The difference in those efforts is that the “eyes” on those cars were headlights. In the Cars series, the eyes are in the windshield, and much bigger.
The way I see it, you either like Cars or you don’t. It’s no different if you are a NASCAR fan; there’s a big divide between the people who like the good-‘ol-boys and their wrecks, and the people who find it boring.
It’s the same with “car culture,” like highways, Route 66, and the rest. If you’re the type of person who prefers bicycles and public transportation, or hates it every time your car breaks down and has to be towed in to the shop for costly repairs, then there’s probably no way I can convince you to feel any empathy towards any animated talking automobiles whatsoever.
But if you love NASCAR culture and are fascinated by the history of the sport, or if you simply are a car or garage freak in general, these Cars movies will strike a chord.
For this latest effort Cars 3, the story revolves around the struggles Lightning McQueen (voiced again by Owen Wilson) has with... old age.
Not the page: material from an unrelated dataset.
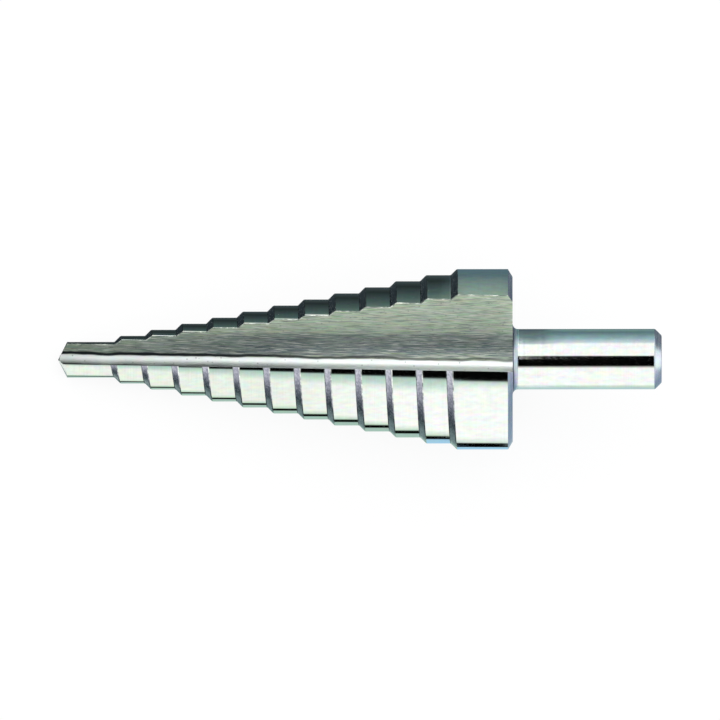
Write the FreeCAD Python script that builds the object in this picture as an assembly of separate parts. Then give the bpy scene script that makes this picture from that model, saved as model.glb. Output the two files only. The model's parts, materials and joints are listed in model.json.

He’s struggling up against the new breed of rookies on the racetrack, including villains such as Jackson Storm (Armie Hammer) who are aerodynamically designed to run rings around McQueen.
The storyline is that McQueen’s racing career is under threat. All of McQueen’s buddies are being pushed out of the sport. McQueen himself is feeling the pressure, as he ends up wiping out in a big car wreck.
As he recovers back in Radiator Springs, watching old film of the wreck that ended the racing days of his mentor Doc Hudson, McQueen resolves that he doesn’t want to go out the way Hudson did. He wants to be able to decide for himself when he’s ready to retire.
He ends up heading to a racing centre run by his new owner, Sterling, and it’s there that he meets female trainer Cruz Ramirez (Cristela Alonzo). But the training goes badly, McQueen ends up wrecking the simulator, and his new owner wants to retire McQueen to a life of promotions and marketing deals. But McQueen convinces Sterling to give him one last shot. If he wins in Florida, McQueen will be able to keep racing and decide for himself when to stop.
The plot takes some further twists and turns from there, but this storyline does reflect what is actually happening in NASCAR at the moment. The latest Cars 3 movie was produced around the same time the legendary Jeff Gordon was retiring from racing, and his story was definitely something that inspired director Brian Fee when he was creating the storyline for this movie. (Gordon has a part in this movie, as “Jeff Gorvette.”)
But it’s not just Gordon departing; there really is a generational change going on in NASCAR. This year came the news that Dale Earnhardt, Jr. was retiring, too.
McQueen’s big wreck and recovery from it are reminiscent of Kyle Busch’s wreck and his comeback from injury to win the NASCAR title.
But this movie also features the story of Cruz Ramirez and her attempts to make it in the male-dominated world of auto racing. That’s reflective as well of the efforts of women such as Danica Patrick to break into the NASCAR ranks and race at the highest level.
Ultimately, as Cars 3 goes on, we see how Lightning McQueen realizes he can be a mentor to Cruz Ramirez and help her achieve her racing dreams on the “Piston Cup” circuit.
So this movie ends up taking a lot of twists and turns. While it focuses at first on McQueen trying to win, as the story goes on it sort of stops being about “winning” and more about “life.”
That, in a nutshell, is why you ultimately give a hoot about these automobiles and their adventures. These movies find a way to bring these cars to life with strong storytelling and good character development, reflecting what’s really going on out there in the real world – our human world.
Of course, the Cars movies have also brought out no end of speculation over the years about this strange human-free world they inhabit. I’ve seen whole articles on the Internet by people speculating about whether this represents some sort of post-human apocalyptic future: a world that the cars have taken over. I also notice plenty of articles speculating on another question: how does a male car and a female car bring a new member of the car family into the world?
Come to think of it, I don’t think I want to go near that topic. Anyway, with this Cars series you do have to suspend belief at times.
Cars 3 continues at the Capitol Theatre until Thursday. If you still want to see it after Thursday, you’ll have little choice but to make a trip to Saskatoon, in your car.